Turns out most of the functions we know about are continuous.

The following functions are continuous at every number in their domains:
  1. polynomials
  2. root functions
  3. exponential functions
  4. rational functions
  5. trigonometric functions
  6. logarithmic functions
Find \[\lim_{x\rightarrow\pi}\dfrac{\sin x}{2 + \cos x}\]
Where is $\dfrac{\ln x + e^x}{x^2 - 1}$ continuous?
Find \[\lim_{x\rightarrow e} \dfrac{\ln x + e^x}{x^2 - 1}\]

How about compositions?

If $g$ is continuous at $a$ and $f$ is continuous at $g(a)$, then the composite function $f \circ g$ is continuous at $a$.
Where are the following functions continuous?
  1. $h(x) = \sin (x^2)$
  2. $F(x) = \dfrac{1}{\sqrt{x^2 + 7} - 4}$

Intermediate Value Theorem

You are driving to Lake Tahoe from San Luis Obispo.

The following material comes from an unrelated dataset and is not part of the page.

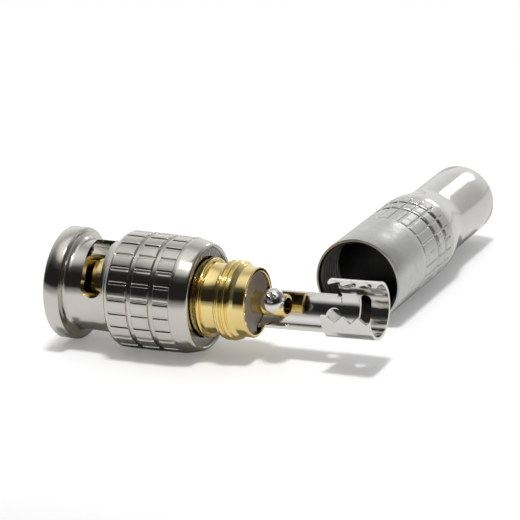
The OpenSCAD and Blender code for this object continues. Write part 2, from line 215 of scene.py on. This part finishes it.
def paint(node, mat):
    data = NODES[node].data
    data.materials.clear()
    data.materials.append(mat)


# ---------------------------------------------------------------- stage
def make_table():
    """A white table that the camera sees burnt out, grey where the object shades it, and with painted shade
    that darkens its colour in front.
    """
    mesh = bpy.data.meshes.new("floor")
    h, z = FLOOR_HALF, TABLE_Z - FLOOR_DROP
    mesh.from_pydata([(-h, -h, z), (h, -h, z), (h, h, z), (-h, h, z)], [], [(0, 1, 2, 3)])
    floor = bpy.data.objects.new("floor", mesh)
    bpy.context.scene.collection.objects.link(floor)
    t = Tree("white_table")
    camera_ray = t.new("ShaderNodeLightPath").outputs["Is Camera Ray"]
    place = t.new("ShaderNodeSeparateXYZ")
    t.put(place, 0, t.coord)
    # painted shade: the table's colour goes darker in front, out of sight, for the shade that the metal
    # reflects from there
    painted_shade = t.span(place.outputs[1], -0.10, -0.035, 0.45, 0.82)      # darker out of sight in front
    t.set(Base_Color=t.mix(painted_shade, (0.0, 0.0, 0.0), (1.0, 1.0, 1.0)), Roughness=0.8,
          Emission_Color=(1.0, 1.0, 1.0, 1.0))
    t.put(t.bsdf, "Emission Strength", t.math("MULTIPLY", camera_ray, FLOOR_GLOW))
    t.put(t.bsdf, "Specular IOR Level", 0.0)
    mesh.materials.append(t.mat)


def make_lamp():
    """A small panel nearly overhead, for the short shadows."""
    panel = bpy.data.lights.new("panel", "AREA")
    panel.shape = "RECTANGLE"
    panel.size, panel.size_y = PANEL_SIZE, PANEL_SIZE
    panel.energy = PANEL_WATTS
    lamp = bpy.data.objects.new("panel", panel)
    lamp.location = PANEL_PLACE
    lamp.rotation_mode = "QUATERNION"
    lamp.rotation_quaternion = Vector(PANEL_PLACE).to_track_quat("Z", "Y")
    bpy.context.scene.collection.objects.link(lamp)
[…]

Your position at time $t$ (in seconds) is determined by the function \[f(t) = 4t^2\] where $f(t)$ is in feet.

At time $t = 0$, you are at position $f(0) = 0$; you hasn't moved from your starting position.

At time $t = 10$, you are at position $f(10) = 400$. This means you are 400 feet away from your starting position after 10 seconds.

This function is continuous. Intuitively, this means your car cannot suddenly teleport from one location to another.

As such, if we were to ask "is there a time $t$ where $f(t) = 100$?", the answer must be yes. This is called the Intermediate Value Theorem.

Intermediate Value Theorem
Suppose $f$ is continuous on $[a, b]$ and let $N$ be any number between $f(a)$ and $f(b)$ where $f(a) \neq f(b)$. Then there exists $c$ in $(a, b)$ such that $f(c) = N$.
Existence of Zeros of a Continuous Function
If $f$ is a continuous function on a closed interval $[a,b]$ and $f(a)$ and $f(b)$ have opposite signs, then there exists $c \in (a, b)$ where $f(c) = 0$.
Let $f(x) = 4x^3 - 6x^2 + 3x - 2$.
  1. Show $f$ is continuous for all $x \in \mathbb{R}$.
  2. Show there exists at least one $c \in (1,2)$ where $f(c) = 0$.